JSON records of objects:
□ □ □ □
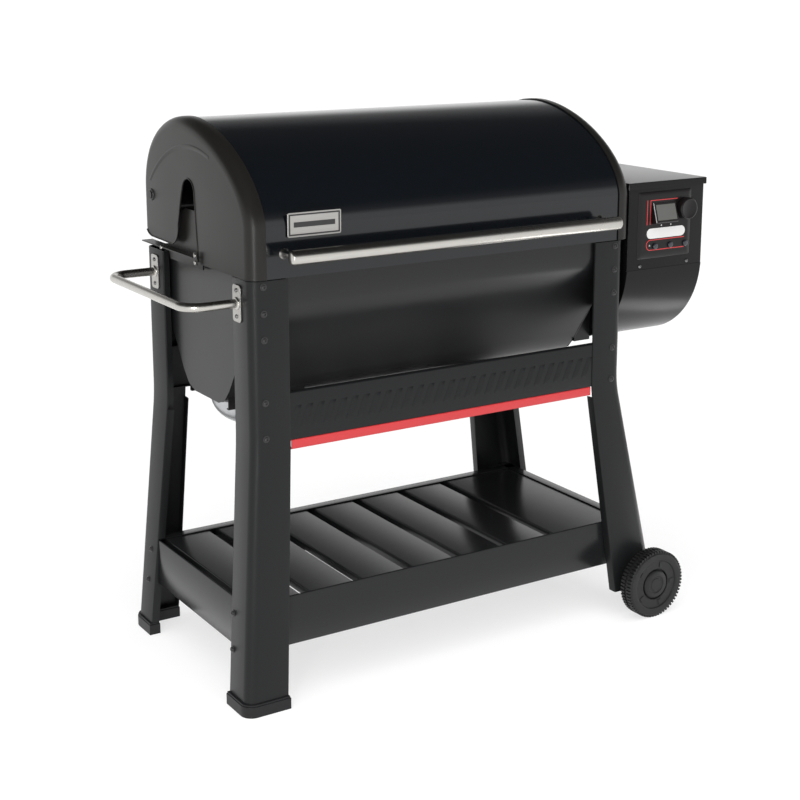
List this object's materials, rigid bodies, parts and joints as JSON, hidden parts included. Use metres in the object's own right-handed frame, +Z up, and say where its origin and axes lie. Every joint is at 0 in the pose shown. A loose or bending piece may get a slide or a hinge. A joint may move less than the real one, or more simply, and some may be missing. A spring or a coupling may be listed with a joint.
{
  "type": "pellet smoker grill",
  "caption": "Barrel pellet smoker with a hinged lid, louvred front panel, slatted lower shelf, side handle, wheels, and a side hopper with a control panel and auger.",
  "frame": {"origin": "centre of the whole object's bounding box, at floor level", "axes": "+X to the hopper side, -Y to the front, +Z up"},
  "size_m": [1.2984, 0.66, 1.177],
  "materials": {
    "lid_enamel": "gloss black enamel",
    "cap_black": "satin black",
    "body_black": "satin black",
    "leg_black": "satin powder coat",
    "shelf_black": "satin powder coat",
    "accent_red": "satin red",
    "stainless": "brushed",
    "grate_black": "porcelain enamel",
    "heat_steel": "plain steel",
    "galvanised": "galvanised",
    "hopper_black": "satin powder coat",
    "hopper_lid_grey": "light grey top, dark skirt",
    "motor_black": "dark painted",
    "wheel_plastic": "moulded",
    "foot_plastic": "moulded",
    "control_plastic": "satin moulded",
    "screen": "gloss, unlit"
  },
  "bodies": {
    "grill": {"left_hinge_bracket": "cap_black", "right_hinge_bracket": "cap_black", "cook_box": "body_black", "cook_box_left_end": "body_black", "cook_box_right_end": "body_black", "front_left_leg": "leg_black", "rear_left_leg": "leg_black", "front_right_leg": "leg_black", "rear_right_leg": "leg_black", "front_panel": "leg_black", "rear_panel": "leg_black", "front_skirt": "shelf_black", "rear_skirt": "shelf_black", "left_skirt": "shelf_black", "right_skirt": "shelf_black", "shelf_slat_1": "shelf_black", "shelf_slat_2": "shelf_black", "shelf_slat_3": "shelf_black", "shelf_slat_4": "shelf_black", "shelf_slat_5": "shelf_black", "shelf_slat_6": "shelf_black", "shelf_slat_7": "shelf_black", "accent_rail": "accent_red", "side_handle": "stainless", "front_handle_plate": "stainless", "rear_handle_plate": "stainless", "chamber_probe": "stainless", "cooking_grate": "grate_black", "warming_rack": "grate_black", "drip_tray": "heat_steel", "firepot": "heat_steel", "auger_tube": "heat_steel", "wheel_axle": "heat_steel", "pellet_bin": "galvanised", "hopper_housing": "hopper_black", "hopper_cover": "hopper_black", "auger_motor": "motor_black", "front_left_foot": "foot_plastic", "rear_left_foot": "foot_plastic", "control_bezel": "control_plastic", "power_inlet": "control_plastic", "display": "screen"},
    "lid": {"lid_skin": "lid_enamel", "lid_left_cap": "cap_black", "lid_right_cap": "cap_black", "lid_handle": "stainless", "badge_plate": "stainless"},
    "hopper_door": {"hopper_lid": "hopper_lid_grey"},
    "front_wheel_set": {"front_wheel": "wheel_plastic", "front_hub_cap": "wheel_plastic"},
    "rear_wheel_set": {"rear_wheel": "wheel_plastic", "rear_hub_cap": "wheel_plastic"},
    "knob": {"knob": "control_plastic"},
    "button_1": {"button_1": "control_plastic"},
    "button_2": {"button_2": "control_plastic"},
    "button_3": {"button_3": "control_plastic"},
    "auger": {"auger": "heat_steel"},
    "fan": {"fan_wheel": "control_plastic"},
    "grease_bowl": {"grease_bowl": "galvanised"}
  },
  "joints": [
    {"name": "lid_hinge", "type": "hinge", "parent": "grill", "child": "lid", "pos_m": [-0.06775, 0.203, 1.001], "axis": [-1, 0, 0], "range_deg": [0, 84]},
    {"name": "hopper_lid_hinge", "type": "hinge", "parent": "grill", "child": "hopper_door", "pos_m": [0.533, 0.1225, 1.002], "axis": [-1, 0, 0], "range_deg": [0, 100]},
    {"name": "front_wheel_spin", "type": "hinge", "parent": "grill", "child": "front_wheel_set", "pos_m": [0.46025, -0.312, 0.08], "axis": [0, 1, 0], "continuous": true},
    {"name": "rear_wheel_spin", "type": "hinge", "parent": "grill", "child": "rear_wheel_set", "pos_m": [0.46025, 0.312, 0.08], "axis": [0, 1, 0], "continuous": true},
    {"name": "knob_spin", "type": "hinge", "parent": "grill", "child": "knob", "pos_m": [0.58425, -0.2386, 0.9395], "axis": [0, 1, 0], "continuous": true},
    {"name": "button_1_press", "type": "slide", "parent": "grill", "child": "button_1", "axis": [0, 1, 0], "range_m": [0, 0.0015], "stiffness_N_per_m": 500, "springref_m": -0.001},
    {"name": "button_2_press", "type": "slide", "parent": "grill", "child": "button_2", "axis": [0, 1, 0], "range_m": [0, 0.0015], "stiffness_N_per_m": 500, "springref_m": -0.001},
    {"name": "button_3_press", "type": "slide", "parent": "grill", "child": "button_3", "axis": [0, 1, 0], "range_m": [0, 0.0015], "stiffness_N_per_m": 500, "springref_m": -0.001},
    {"name": "auger_spin", "type": "hinge", "parent": "grill", "child": "auger", "pos_m": [0.29225, 0, 0.672], "axis": [1, 0, 0], "continuous": true},
    {"name": "fan_spin", "type": "hinge", "parent": "grill", "child": "fan", "pos_m": [0.53225, 0.075, 0.69], "axis": [0, 1, 0], "continuous": true},
    {"name": "grease_bowl_slide", "type": "slide", "parent": "grill", "child": "grease_bowl", "axis": [-1, 0, 0], "range_m": [0, 0.17]}
  ]
}
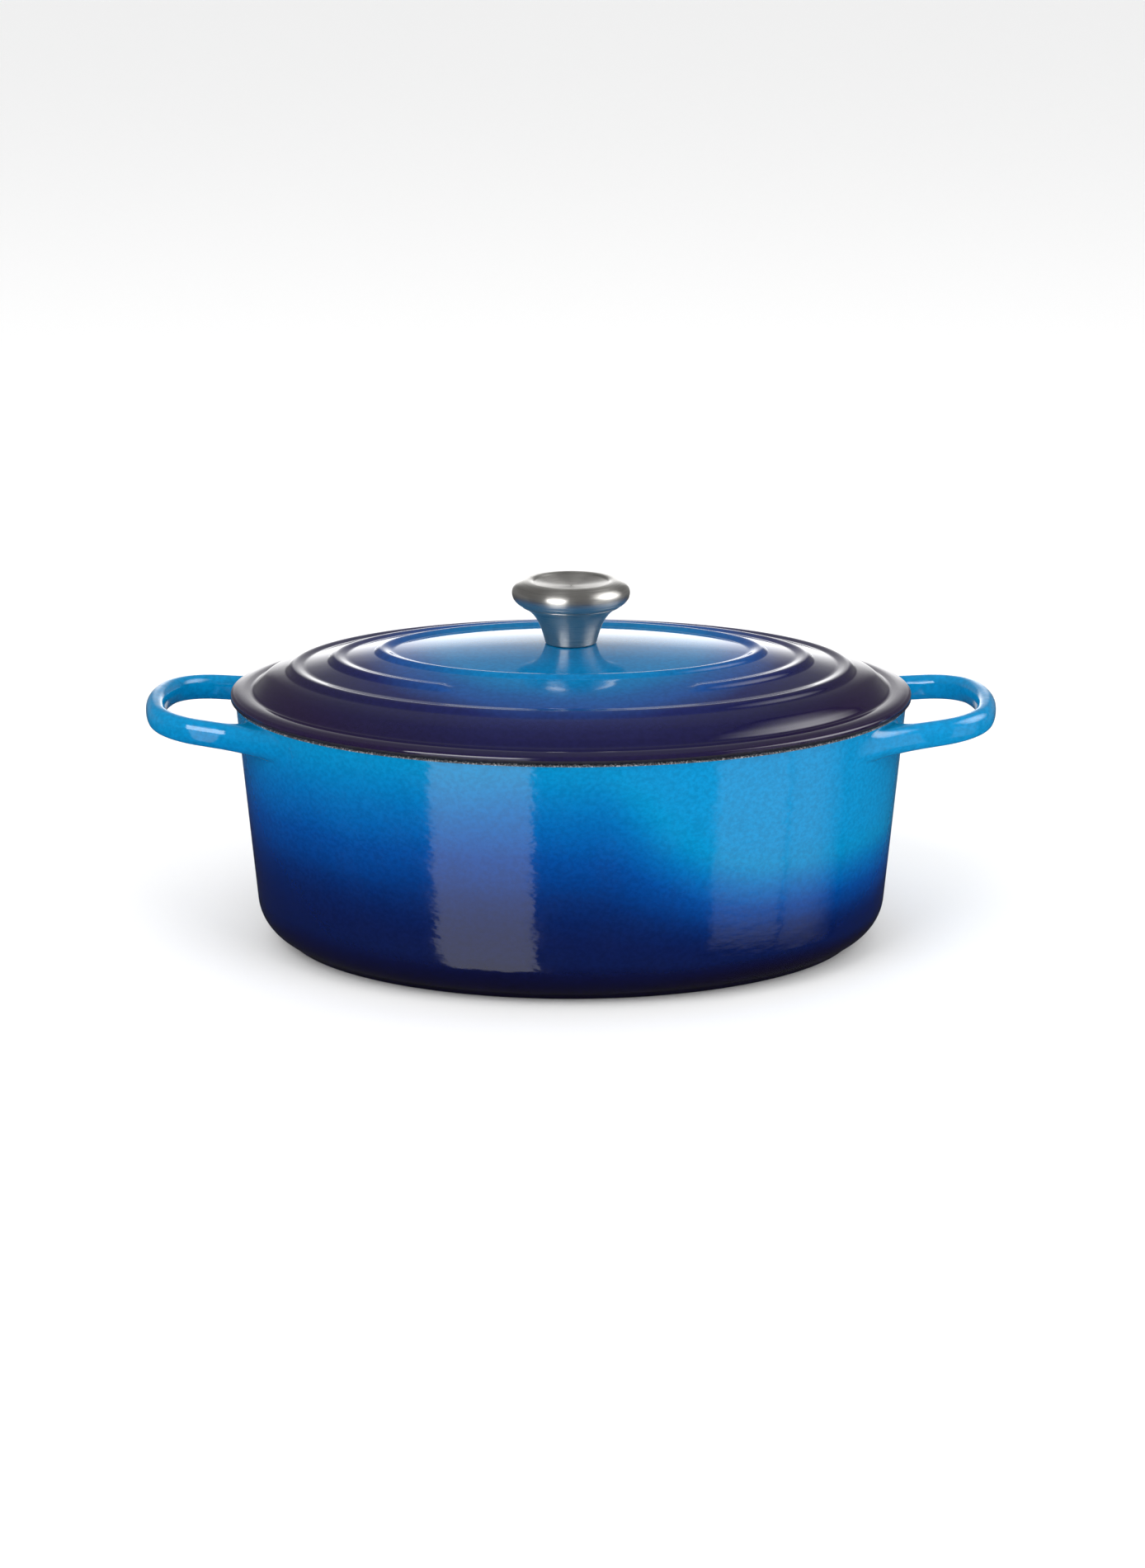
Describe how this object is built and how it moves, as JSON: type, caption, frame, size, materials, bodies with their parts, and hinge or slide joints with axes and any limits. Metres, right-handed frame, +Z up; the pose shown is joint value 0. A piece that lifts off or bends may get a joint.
□ □ □ □
### Problem statement
Set all of the records down again, exactly as they stand.

### Complete output
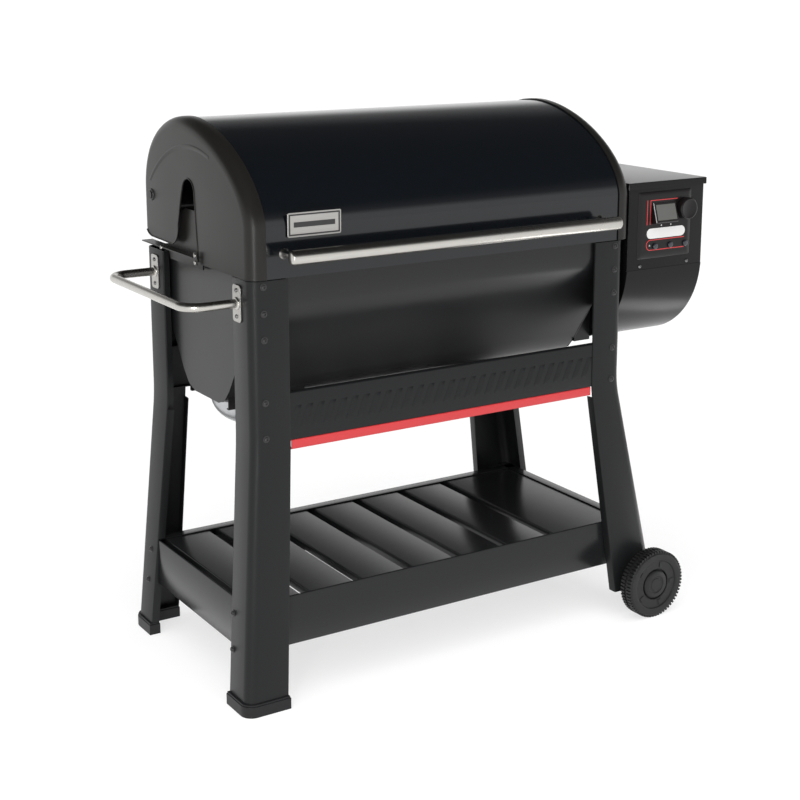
List this object's materials, rigid bodies, parts and joints as JSON, hidden parts included. Use metres in the object's own right-handed frame, +Z up, and say where its origin and axes lie. Every joint is at 0 in the pose shown. A loose or bending piece may get a slide or a hinge. A joint may move less than the real one, or more simply, and some may be missing. A spring or a coupling may be listed with a joint.
{
  "type": "pellet smoker grill",
  "caption": "Barrel pellet smoker with a hinged lid, louvred front panel, slatted lower shelf, side handle, wheels, and a side hopper with a control panel and auger.",
  "frame": {"origin": "centre of the whole object's bounding box, at floor level", "axes": "+X to the hopper side, -Y to the front, +Z up"},
  "size_m": [1.2984, 0.66, 1.177],
  "materials": {
    "lid_enamel": "gloss black enamel",
    "cap_black": "satin black",
    "body_black": "satin black",
    "leg_black": "satin powder coat",
    "shelf_black": "satin powder coat",
    "accent_red": "satin red",
    "stainless": "brushed",
    "grate_black": "porcelain enamel",
    "heat_steel": "plain steel",
    "galvanised": "galvanised",
    "hopper_black": "satin powder coat",
    "hopper_lid_grey": "light grey top, dark skirt",
    "motor_black": "dark painted",
    "wheel_plastic": "moulded",
    "foot_plastic": "moulded",
    "control_plastic": "satin moulded",
    "screen": "gloss, unlit"
  },
  "bodies": {
    "grill": {"left_hinge_bracket": "cap_black", "right_hinge_bracket": "cap_black", "cook_box": "body_black", "cook_box_left_end": "body_black", "cook_box_right_end": "body_black", "front_left_leg": "leg_black", "rear_left_leg": "leg_black", "front_right_leg": "leg_black", "rear_right_leg": "leg_black", "front_panel": "leg_black", "rear_panel": "leg_black", "front_skirt": "shelf_black", "rear_skirt": "shelf_black", "left_skirt": "shelf_black", "right_skirt": "shelf_black", "shelf_slat_1": "shelf_black", "shelf_slat_2": "shelf_black", "shelf_slat_3": "shelf_black", "shelf_slat_4": "shelf_black", "shelf_slat_5": "shelf_black", "shelf_slat_6": "shelf_black", "shelf_slat_7": "shelf_black", "accent_rail": "accent_red", "side_handle": "stainless", "front_handle_plate": "stainless", "rear_handle_plate": "stainless", "chamber_probe": "stainless", "cooking_grate": "grate_black", "warming_rack": "grate_black", "drip_tray": "heat_steel", "firepot": "heat_steel", "auger_tube": "heat_steel", "wheel_axle": "heat_steel", "pellet_bin": "galvanised", "hopper_housing": "hopper_black", "hopper_cover": "hopper_black", "auger_motor": "motor_black", "front_left_foot": "foot_plastic", "rear_left_foot": "foot_plastic", "control_bezel": "control_plastic", "power_inlet": "control_plastic", "display": "screen"},
    "lid": {"lid_skin": "lid_enamel", "lid_left_cap": "cap_black", "lid_right_cap": "cap_black", "lid_handle": "stainless", "badge_plate": "stainless"},
    "hopper_door": {"hopper_lid": "hopper_lid_grey"},
    "front_wheel_set": {"front_wheel": "wheel_plastic", "front_hub_cap": "wheel_plastic"},
    "rear_wheel_set": {"rear_wheel": "wheel_plastic", "rear_hub_cap": "wheel_plastic"},
    "knob": {"knob": "control_plastic"},
    "button_1": {"button_1": "control_plastic"},
    "button_2": {"button_2": "control_plastic"},
    "button_3": {"button_3": "control_plastic"},
    "auger": {"auger": "heat_steel"},
    "fan": {"fan_wheel": "control_plastic"},
    "grease_bowl": {"grease_bowl": "galvanised"}
  },
  "joints": [
    {"name": "lid_hinge", "type": "hinge", "parent": "grill", "child": "lid", "pos_m": [-0.06775, 0.203, 1.001], "axis": [-1, 0, 0], "range_deg": [0, 84]},
    {"name": "hopper_lid_hinge", "type": "hinge", "parent": "grill", "child": "hopper_door", "pos_m": [0.533, 0.1225, 1.002], "axis": [-1, 0, 0], "range_deg": [0, 100]},
    {"name": "front_wheel_spin", "type": "hinge", "parent": "grill", "child": "front_wheel_set", "pos_m": [0.46025, -0.312, 0.08], "axis": [0, 1, 0], "continuous": true},
    {"name": "rear_wheel_spin", "type": "hinge", "parent": "grill", "child": "rear_wheel_set", "pos_m": [0.46025, 0.312, 0.08], "axis": [0, 1, 0], "continuous": true},
    {"name": "knob_spin", "type": "hinge", "parent": "grill", "child": "knob", "pos_m": [0.58425, -0.2386, 0.9395], "axis": [0, 1, 0], "continuous": true},
    {"name": "button_1_press", "type": "slide", "parent": "grill", "child": "button_1", "axis": [0, 1, 0], "range_m": [0, 0.0015], "stiffness_N_per_m": 500, "springref_m": -0.001},
    {"name": "button_2_press", "type": "slide", "parent": "grill", "child": "button_2", "axis": [0, 1, 0], "range_m": [0, 0.0015], "stiffness_N_per_m": 500, "springref_m": -0.001},
    {"name": "button_3_press", "type": "slide", "parent": "grill", "child": "button_3", "axis": [0, 1, 0], "range_m": [0, 0.0015], "stiffness_N_per_m": 500, "springref_m": -0.001},
    {"name": "auger_spin", "type": "hinge", "parent": "grill", "child": "auger", "pos_m": [0.29225, 0, 0.672], "axis": [1, 0, 0], "continuous": true},
    {"name": "fan_spin", "type": "hinge", "parent": "grill", "child": "fan", "pos_m": [0.53225, 0.075, 0.69], "axis": [0, 1, 0], "continuous": true},
    {"name": "grease_bowl_slide", "type": "slide", "parent": "grill", "child": "grease_bowl", "axis": [-1, 0, 0], "range_m": [0, 0.17]}
  ]
}
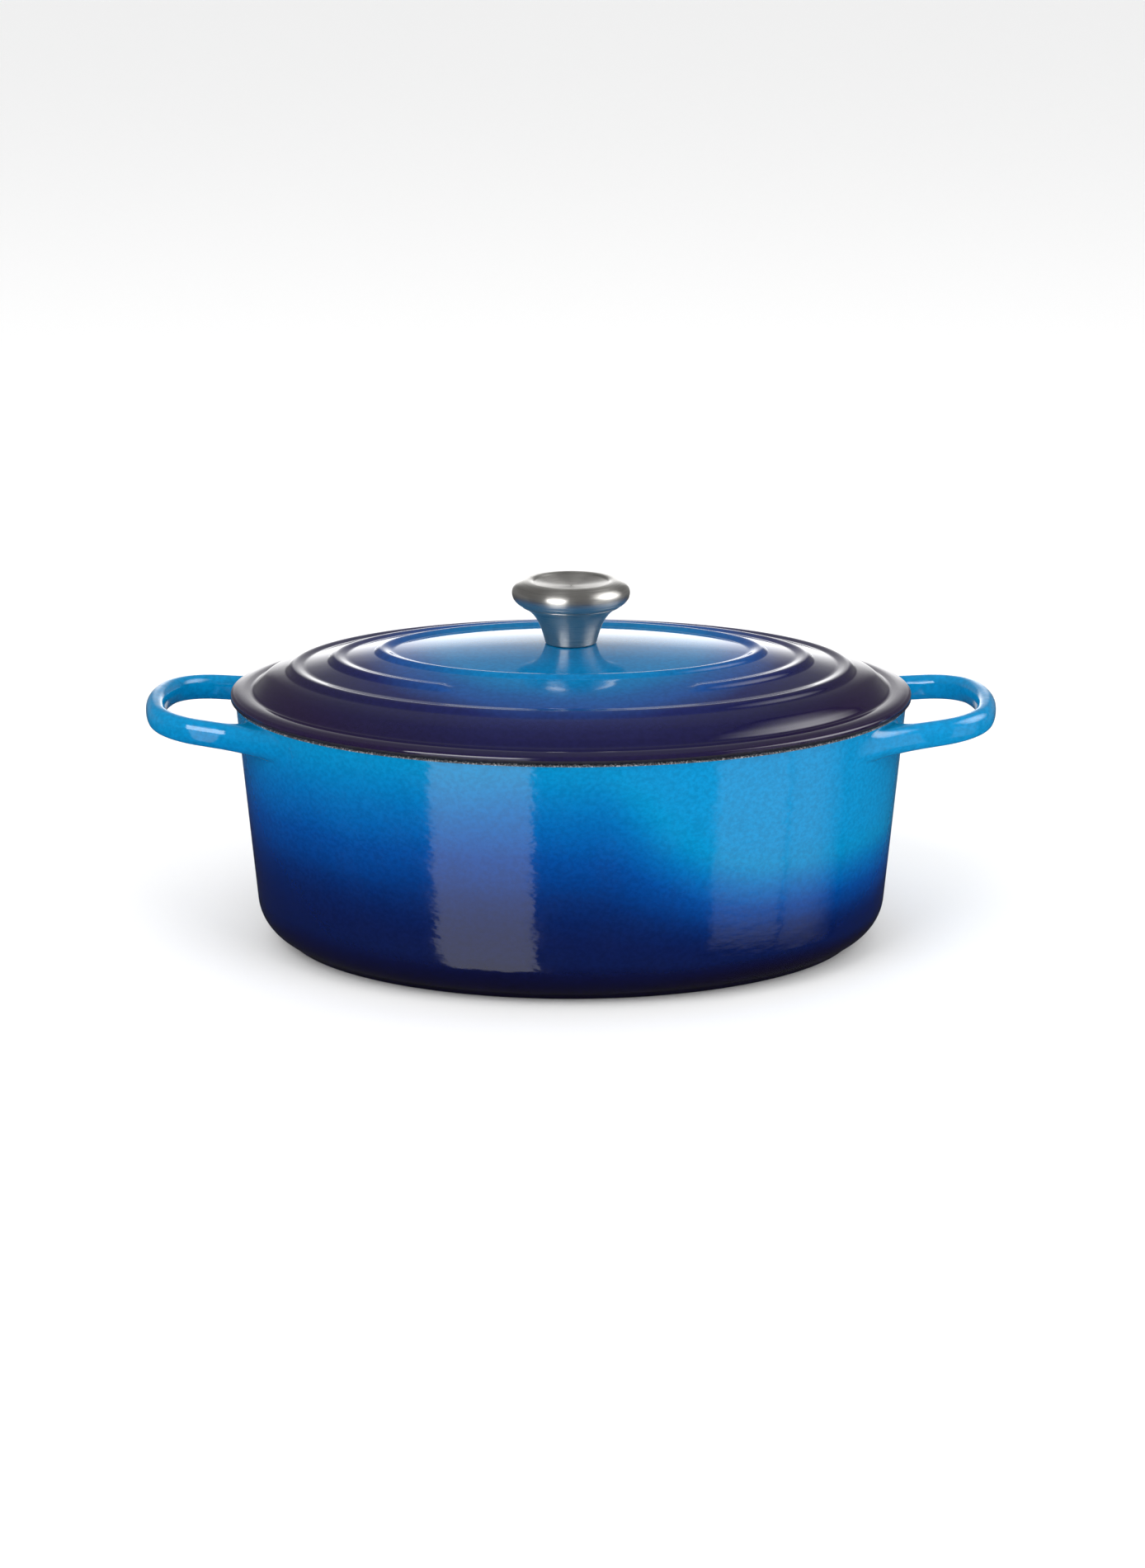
Describe how this object is built and how it moves, as JSON: type, caption, frame, size, materials, bodies with their parts, and hinge or slide joints with axes and any limits. Metres, right-handed frame, +Z up; the pose shown is joint value 0. A piece that lifts off or bends may get a joint.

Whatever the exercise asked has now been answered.